[START]

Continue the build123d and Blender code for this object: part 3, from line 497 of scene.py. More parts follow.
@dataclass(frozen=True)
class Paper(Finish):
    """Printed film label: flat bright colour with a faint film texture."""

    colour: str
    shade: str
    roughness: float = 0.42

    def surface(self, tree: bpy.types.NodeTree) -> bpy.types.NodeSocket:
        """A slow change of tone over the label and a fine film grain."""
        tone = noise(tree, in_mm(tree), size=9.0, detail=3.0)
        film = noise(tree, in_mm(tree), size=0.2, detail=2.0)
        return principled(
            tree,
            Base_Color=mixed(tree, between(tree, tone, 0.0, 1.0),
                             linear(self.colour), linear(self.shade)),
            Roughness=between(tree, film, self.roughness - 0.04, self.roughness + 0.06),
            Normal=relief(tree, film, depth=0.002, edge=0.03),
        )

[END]
[START]

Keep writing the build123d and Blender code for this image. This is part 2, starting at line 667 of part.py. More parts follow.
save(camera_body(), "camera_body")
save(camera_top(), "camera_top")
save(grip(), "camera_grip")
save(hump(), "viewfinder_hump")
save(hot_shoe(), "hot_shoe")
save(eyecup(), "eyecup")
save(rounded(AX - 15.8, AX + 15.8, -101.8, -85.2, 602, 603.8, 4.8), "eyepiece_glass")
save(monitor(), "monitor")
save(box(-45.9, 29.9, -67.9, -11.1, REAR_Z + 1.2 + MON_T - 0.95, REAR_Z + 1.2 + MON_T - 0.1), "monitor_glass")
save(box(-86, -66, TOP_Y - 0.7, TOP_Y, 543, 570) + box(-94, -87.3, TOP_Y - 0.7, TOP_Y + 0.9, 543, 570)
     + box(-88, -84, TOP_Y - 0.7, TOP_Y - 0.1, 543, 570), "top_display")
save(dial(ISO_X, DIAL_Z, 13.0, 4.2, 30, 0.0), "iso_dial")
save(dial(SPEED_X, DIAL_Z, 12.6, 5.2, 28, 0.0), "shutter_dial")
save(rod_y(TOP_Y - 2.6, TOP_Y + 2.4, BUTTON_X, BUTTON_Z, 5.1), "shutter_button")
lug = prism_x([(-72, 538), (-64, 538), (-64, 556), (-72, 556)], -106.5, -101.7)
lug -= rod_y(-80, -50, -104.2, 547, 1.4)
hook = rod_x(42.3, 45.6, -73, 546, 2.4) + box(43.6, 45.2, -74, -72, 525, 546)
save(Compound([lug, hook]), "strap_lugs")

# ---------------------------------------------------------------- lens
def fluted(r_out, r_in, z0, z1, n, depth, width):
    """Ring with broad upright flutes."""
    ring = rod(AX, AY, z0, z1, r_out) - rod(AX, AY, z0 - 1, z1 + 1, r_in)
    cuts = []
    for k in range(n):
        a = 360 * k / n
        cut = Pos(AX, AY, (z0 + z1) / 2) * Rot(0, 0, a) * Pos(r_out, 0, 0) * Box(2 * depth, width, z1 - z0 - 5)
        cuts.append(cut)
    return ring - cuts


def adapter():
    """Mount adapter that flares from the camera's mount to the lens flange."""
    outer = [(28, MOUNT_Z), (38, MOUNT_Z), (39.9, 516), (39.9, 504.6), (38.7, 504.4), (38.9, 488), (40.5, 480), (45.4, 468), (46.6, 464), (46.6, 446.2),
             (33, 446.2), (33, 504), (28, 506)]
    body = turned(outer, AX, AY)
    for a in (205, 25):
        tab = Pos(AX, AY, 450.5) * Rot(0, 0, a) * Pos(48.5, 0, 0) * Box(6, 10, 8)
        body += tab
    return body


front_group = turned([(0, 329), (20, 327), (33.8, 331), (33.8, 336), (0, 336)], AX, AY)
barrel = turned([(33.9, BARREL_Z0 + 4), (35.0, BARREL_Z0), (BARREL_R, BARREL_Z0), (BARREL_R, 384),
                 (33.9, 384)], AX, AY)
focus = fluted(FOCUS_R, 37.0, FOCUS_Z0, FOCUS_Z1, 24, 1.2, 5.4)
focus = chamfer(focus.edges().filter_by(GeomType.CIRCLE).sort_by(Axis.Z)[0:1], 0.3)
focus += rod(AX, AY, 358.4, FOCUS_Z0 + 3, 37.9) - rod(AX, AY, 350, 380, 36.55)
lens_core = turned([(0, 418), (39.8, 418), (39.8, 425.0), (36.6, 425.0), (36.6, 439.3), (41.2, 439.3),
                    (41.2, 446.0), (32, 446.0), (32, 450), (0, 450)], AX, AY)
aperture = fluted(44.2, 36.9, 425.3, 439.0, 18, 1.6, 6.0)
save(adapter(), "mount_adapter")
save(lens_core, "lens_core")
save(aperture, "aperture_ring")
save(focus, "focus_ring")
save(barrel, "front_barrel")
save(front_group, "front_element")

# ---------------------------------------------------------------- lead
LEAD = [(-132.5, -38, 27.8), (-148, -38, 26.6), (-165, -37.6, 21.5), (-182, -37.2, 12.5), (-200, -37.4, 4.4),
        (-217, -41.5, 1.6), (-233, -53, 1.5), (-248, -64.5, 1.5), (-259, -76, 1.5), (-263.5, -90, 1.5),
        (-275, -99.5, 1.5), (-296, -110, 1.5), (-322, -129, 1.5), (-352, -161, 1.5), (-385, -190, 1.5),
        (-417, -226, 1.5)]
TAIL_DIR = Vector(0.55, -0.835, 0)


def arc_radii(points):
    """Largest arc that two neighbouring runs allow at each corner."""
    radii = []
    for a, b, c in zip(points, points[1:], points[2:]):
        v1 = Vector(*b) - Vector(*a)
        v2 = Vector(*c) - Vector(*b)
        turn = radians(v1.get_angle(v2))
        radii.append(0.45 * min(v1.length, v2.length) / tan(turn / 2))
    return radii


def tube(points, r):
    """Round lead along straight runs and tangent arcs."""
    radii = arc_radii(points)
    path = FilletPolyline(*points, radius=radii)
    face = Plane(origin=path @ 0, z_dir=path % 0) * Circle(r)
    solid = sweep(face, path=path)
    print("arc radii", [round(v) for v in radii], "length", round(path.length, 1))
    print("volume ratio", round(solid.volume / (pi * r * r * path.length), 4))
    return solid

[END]

Give again only the lines from the one bearing "Continue the build123d" through the one bearing "roughness: float = 0.42", exactly as they stand.

Continue the build123d and Blender code for this object: part 3, from line 497 of scene.py. More parts follow.
@dataclass(frozen=True)
class Paper(Finish):
    """Printed film label: flat bright colour with a faint film texture."""

    colour: str
    shade: str
    roughness: float = 0.42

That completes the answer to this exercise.